Em 2012-09-03 23:51, Stas Malyshev escreveu:
I've replied here:
http://www.mail-archive.com/internals@lists.php.net/msg60706.html
I have a feeling you're concocting a very far-reaching scenarios and
making a lot of unbased assumptions there to arrive to pre-defined
conclusions. Any programming error can cost a business money, and any
problem can be fitted with scenario when it leads to blowing up whole
world in the flames of global catastrophe, given enough imagination
and
wild enough assumptions.
Sure. It's all a matter of degree. Like I said in the other reply, an
accidental null -> 0 conversion can cause severe silent (no errors)
problems, yet we do such automatic conversions. The question is what's
to be gained vs. the additional risk. And there is little to no benefit
in a model where rewinding a closed iterator is allowed, so the
threshold for acceptable risk is very low. This is not a difficult case
at all, IMHO.
However, I do not see any technical reason - not involving
far-reaching
assumptions following from nowhere - that require repeated generation
produce a fatal error.
There is no strict technical reason for most fatals in PHP too. Except
maybe parser errors, you usually can abstain from doing whatever action
would cause the fatal instead of raising the fatal. Calling function
that does not exist or abstract method? Return NULL (like an invalid
call btw).
So far all the explanations seem to be to the
tune of "because it's so bad!" but I don't see how it's worse than
any
other fault - such as failing to open the file, database returning no
results because of wrong query, etc. We do not produce fatal errors
on
all of these cases - in fact, we produce fatal errors only when we
know
there's no reasonable way to go on. I still do not see why just
returning empty iterator with suitable warning does not fit the
pattern
of all exceptional situations we have in PHP that are handled in a
similar way.
The examples you do are not comparable. 1) They involve parts that the
PHP programmer does not control and 2) they provide ways to detect the
failure.
For foreach() specifically, for example, you can put there
invalid - non-iterable - value, and it won't be a fatal error. Why
non-iterable value from generator should be a fatal error?

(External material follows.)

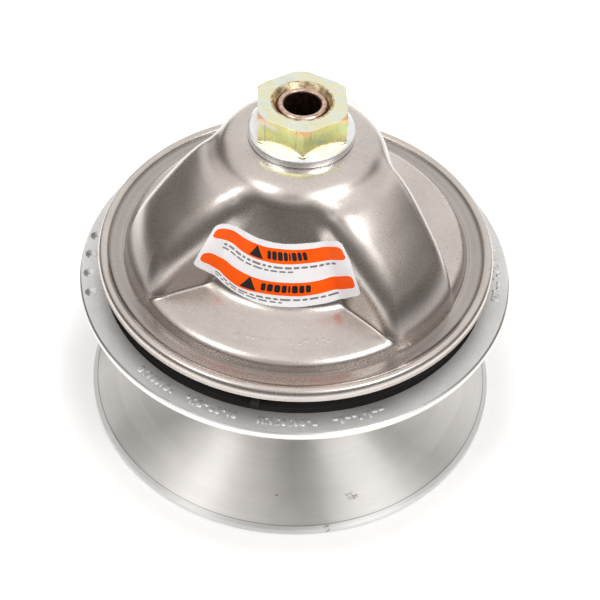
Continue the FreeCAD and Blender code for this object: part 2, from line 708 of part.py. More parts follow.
u0 = D["block_inner"]
u1 = D["block_inner"] + D["block_length"]
CORNERS = [[(u1, s_ * 10.0), (u1 + 1.0, s_ * 10.0), (u1 + 1.0, s_ * 19.5), (u1 - 2.35, s_ * 19.5)]
           for s_ in (1.0, -1.0)]
PINS = ((6.0, 103.0, 4.2), (4.5, 133.0, 2.8))
for i, az in enumerate(AZ):
    n = i + 1
    b = body("weight_block_%d" % n, azimuth=az)
    sk = sketch(b, "block_profile_%d" % n, "XZ_Plane", [[
        (u0, D["block_low"]), (u1, D["block_low"]), (u1, block_top(u1) - D["shoe_drop"]),
        (u0, block_top(u0) - D["shoe_drop"])]])
    p = pad(b, "block_blank_%d" % n, sk, D["block_half"] * 2.0, both=True)
    doc.recompute()
    vol = b.Shape.Volume
    # outer corners cut back to clear the channel's rounded end
    sk = sketch(b, "corner_plan_%d" % n, "XY_Plane", CORNERS, lift=170.0)
    pocket(b, "corner_cut_%d" % n, sk, 120.0)
    vol = cuts(vol, b, "block corners")
    # slot that straddles the guide rib, lined by the guide shoe
    sk = sketch(b, "block_slot_%d" % n, "YZ_Plane", [[
        (-10.0, D["block_low"] - 1.0), (10.0, D["block_low"] - 1.0),
        (10.0, D["rib_top"] + 2.0), (-10.0, D["rib_top"] + 2.0)]])
    pocket(b, "block_slot_cut_%d" % n, sk, 200.0, both=True)
    vol = cuts(vol, b, "block slot")
    # bores for the calibration pins
    sk = sketch(b, "pin_bores_%d" % n, "XZ_Plane", circles=[
        (u0 + du, z, r) for du, z, r in PINS])
    pocket(b, "pin_bores_cut_%d" % n, sk, 100.0, both=True)
    vol = cuts(vol, b, "pin bores")
    NODES.append(b)

    b = body("top_shoe_%d" % n, azimuth=az)
    sk = sketch(b, "top_shoe_profile_%d" % n, "XZ_Plane", [[
        (u0, block_top(u0) - D["shoe_drop"]), (u1, block_top(u1) - D["shoe_drop"]),
        (u1, block_top(u1)), (u0, block_top(u0))]])
    pad(b, "top_shoe_pad_%d" % n, sk, D["block_half"] * 2.0 - 1.0, both=True)
    doc.recompute()
    vol = b.Shape.Volume
    sk = sketch(b, "shoe_plan_%d" % n, "XY_Plane", CORNERS, lift=170.0)
    pocket(b, "shoe_corner_%d" % n, sk, 120.0)
    cuts(vol, b, "shoe corners")
    NODES.append(b)

    b = body("guide_shoe_%d" % n, azimuth=az)
    sk = sketch(b, "saddle_profile_%d" % n, "YZ_Plane", [[
        (-10.0, D["block_low"]), (-(D["rib_half"].v + 0.15), D["block_low"]),
        (-(D["rib_half"].v + 0.15), D["rib_top"] + 0.12), (D["rib_half"] + 0.15, D["rib_top"] + 0.12),
        (D["rib_half"] + 0.15, D["block_low"]), (10.0, D["block_low"]),
        (10.0, D["rib_top"] + 2.0), (-10.0, D["rib_top"] + 2.0)]], lift=u0)
    pad(b, "saddle_%d" % n, sk, D["block_length"])
    NODES.append(b)

    shoes = []
    for side in (-1, 1):
        s = doc.addObject("Part::Box", "side_shoe_%d_%s" % (n, "a" if side < 0 else "b"))
        drive(s, "Length", D["block_length"] - 3.6)
        drive(s, "Width", D["side_shoe"])
        s.Height = 15.0
        rot = Rot(V(0, 0, 1), az)
        y0 = D["block_half"].v if side > 0 else -D["block_half"].v - D["side_shoe"].v
        s.Placement = Place(rot.multVec(V(u0.v + 1.0, y0, D["block_low"].v + 30.0)), rot)
        shoes.append(s)
    solids_node("side_shoes_%d" % n, shoes)

    pins = []
    for k, (du, z, r) in enumerate(PINS):
        rot = Rot(V(0, 0, 1), az)
        c = cylinder("pin_%d_%d" % (n, k + 1), r, D["block_half"] * 2.0,
                     rot.multVec(V(u0.v + du, D["block_half"].v, z)), rot.multiply(Rot(V(1, 0, 0), 90)))
        pins.append(c)
    solids_node("block_pins_%d" % n, pins)

# ------------------------------------------------------------ check, export
doc.recompute()
bad = []
for o in doc.Objects:
    if "Invalid" in o.State or "Error" in o.State:
        bad.append("%s: %s" % (o.Name, o.State))
if bad:
    raise RuntimeError("failed features: " + "; ".join(bad))
for o in NODES:
    s = o.Shape
    if s.isNull() or not s.isValid() or s.Volume <= 0:
        raise RuntimeError("%s has no valid solid" % o.Label)
os.makedirs("parts", exist_ok=True)
for old in os.listdir("parts"):
    if old.endswith(".step"):
        os.remove(os.path.join("parts", old))
for o in NODES:
    s = o.Shape
    bb = s.BoundBox
    print("%-22s solids %d faces %3d vol %9.0f  x %.1f..%.1f y %.1f..%.1f z %.1f..%.1f" % (
        o.Label, len(s.Solids), len(s.Faces), s.Volume, bb.XMin, bb.XMax, bb.YMin, bb.YMax, bb.ZMin, bb.ZMax))
    s.exportStep(os.path.join("parts", o.Label + ".step"))
print("nodes", len(NODES))
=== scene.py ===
"""Looks of the drive clutch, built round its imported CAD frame."""

import math

import bmesh
import bpy
import numpy as np
from mathutils import Matrix, Vector
from mathutils.bvhtree import BVHTree


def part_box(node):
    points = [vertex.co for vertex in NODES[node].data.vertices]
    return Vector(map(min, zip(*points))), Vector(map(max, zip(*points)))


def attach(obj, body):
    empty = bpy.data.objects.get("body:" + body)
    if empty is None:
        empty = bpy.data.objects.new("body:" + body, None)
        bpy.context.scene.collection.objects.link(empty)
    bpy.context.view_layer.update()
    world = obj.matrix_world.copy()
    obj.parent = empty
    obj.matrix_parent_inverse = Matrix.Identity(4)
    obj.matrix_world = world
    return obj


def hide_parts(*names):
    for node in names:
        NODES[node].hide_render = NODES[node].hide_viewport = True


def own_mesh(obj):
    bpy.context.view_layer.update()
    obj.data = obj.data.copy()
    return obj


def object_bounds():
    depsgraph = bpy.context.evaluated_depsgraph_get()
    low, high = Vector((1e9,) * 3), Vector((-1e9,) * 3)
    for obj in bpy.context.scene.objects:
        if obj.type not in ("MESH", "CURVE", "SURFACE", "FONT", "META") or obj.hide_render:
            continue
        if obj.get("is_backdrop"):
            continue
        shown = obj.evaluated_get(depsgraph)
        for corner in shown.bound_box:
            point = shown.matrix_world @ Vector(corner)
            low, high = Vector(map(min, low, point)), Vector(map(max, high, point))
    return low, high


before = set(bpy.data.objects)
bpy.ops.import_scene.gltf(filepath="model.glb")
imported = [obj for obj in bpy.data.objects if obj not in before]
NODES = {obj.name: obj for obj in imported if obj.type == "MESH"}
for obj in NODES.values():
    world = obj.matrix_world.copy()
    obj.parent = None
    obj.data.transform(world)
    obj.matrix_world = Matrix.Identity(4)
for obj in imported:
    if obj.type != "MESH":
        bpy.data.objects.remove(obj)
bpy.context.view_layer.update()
scene = bpy.context.scene
MM = 0.001
LOBES = (-40.0, -160.0, 80.0)          # directions of the three channels, degrees
rng = np.random.default_rng(7)


# --------------------------------------------------------------------- nodes
class Graph:
    """A short way to write shader nodes."""

    def __init__(self, tree):
        self.t = tree
        tree.nodes.clear()

    def node(self, kind, **props):
        n = self.t.nodes.new(kind)
        for k, v in props.items():
            setattr(n, k, v)
        return n

    def put(self, socket, value):
        if isinstance(value, bpy.types.NodeSocket):
            self.t.links.new(value, socket)
        elif value is not None:
            if isinstance(value, (tuple, list)) and len(value) == 3 and socket.type == "RGBA":
                value = (*value, 1.0)
            socket.default_value = value

    def math(self, op, a, b=None, c=None, clamp=False):
        n = self.node("ShaderNodeMath", operation=op, use_clamp=clamp)
        for i, v in enumerate((a, b, c)):
            if v is not None:
                self.put(n.inputs[i], v)
        return n.outputs[0]

    def vmath(self, op, a, b=None, scale=None):
        n = self.node("ShaderNodeVectorMath", operation=op)
        self.put(n.inputs[0], a)
        if b is not None:
            self.put(n.inputs[1], b)
        if scale is not None:
            self.put(n.inputs["Scale"], scale)
        return n.outputs["Value"] if op in ("DOT_PRODUCT", "LENGTH", "DISTANCE") else n.outputs["Vector"]

    def obj(self):
        return self.node("ShaderNodeTexCoord").outputs["Object"]

    def split(self, v):
        n = self.node("ShaderNodeSeparateXYZ")
        self.put(n.inputs[0], v)
        return n.outputs[0], n.outputs[1], n.outputs[2]

    def join(self, x, y, z):
        n = self.node("ShaderNodeCombineXYZ")
        for i, v in enumerate((x, y, z)):
            self.put(n.inputs[i], v)
        return n.outputs[0]

    def radius(self, v):
        x, y, _ = self.split(v)
        return self.math("SQRT", self.math("ADD", self.math("MULTIPLY", x, x), self.math("MULTIPLY", y, y)))

    def noise(self, vec, scale, detail=2.0, rough=0.5, lac=2.0, dist=0.0):
        n = self.node("ShaderNodeTexNoise")
        self.put(n.inputs["Vector"], vec)
        self.put(n.inputs["Scale"], scale)
        self.put(n.inputs["Detail"], detail)
        self.put(n.inputs["Roughness"], rough)
        self.put(n.inputs["Lacunarity"], lac)
        self.put(n.inputs["Distortion"], dist)
        return n.outputs[0]

    def voronoi(self, vec, scale, feature="F1"):
        n = self.node("ShaderNodeTexVoronoi", feature=feature)
        self.put(n.inputs["Vector"], vec)
        self.put(n.inputs["Scale"], scale)
        return n.outputs["Distance"]

    def smooth(self, v, lo, hi, a=0.0, b=1.0):
        n = self.node("ShaderNodeMapRange", interpolation_type="SMOOTHSTEP")
        for k, x in (("Value", v), ("From Min", lo), ("From Max", hi), ("To Min", a), ("To Max", b)):
            self.put(n.inputs[k], x)
        return n.outputs[0]

    def linear(self, v, lo, hi, a=0.0, b=1.0):
        n = self.node("ShaderNodeMapRange")
        for k, x in (("Value", v), ("From Min", lo), ("From Max", hi), ("To Min", a), ("To Max", b)):
            self.put(n.inputs[k], x)
        return n.outputs[0]

    def ramp(self, fac, stops, mode="LINEAR"):
        n = self.node("ShaderNodeValToRGB")
        n.color_ramp.interpolation = mode
        e = n.color_ramp.elements
        while len(e) < len(stops):
            e.new(0.5)
        for el, (p, c) in zip(e, stops):
            el.position = p
            el.color = (*c, 1.0) if len(c) == 3 else c
        self.put(n.inputs[0], fac)
        return n.outputs[0]

    def mix(self, fac, a, b, blend="MIX"):
        n = self.node("ShaderNodeMix", data_type="RGBA", blend_type=blend)
        self.put(n.inputs["Factor"], fac)
        self.put(n.inputs[6], a)
        self.put(n.inputs[7], b)
        return n.outputs[2]

    def mixf(self, fac, a, b):
        n = self.node("ShaderNodeMix", data_type="FLOAT")
        self.put(n.inputs[0], fac)
        self.put(n.inputs[2], a)
        self.put(n.inputs[3], b)
        return n.outputs[0]

    def bump(self, height, strength, distance, normal=None):
        n = self.node("ShaderNodeBump")
        self.put(n.inputs["Strength"], strength)
        self.put(n.inputs["Distance"], distance)
        self.put(n.inputs["Height"], height)
        if normal is not None:
            self.put(n.inputs["Normal"], normal)
        return n.outputs[0]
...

I think it makes sense to treat it exactly like foreach() treats
non-iterable values.
IMO, this is perhaps your strongest argument. But 1) that was a bad
idea, 2) we're not really talking about the behavior of foreach(), we're
talking about the behavior of specific methods that may or may not be
called in the context of a foreach, in a hierarchy where exception
throwing is well established. So it's not really analogous.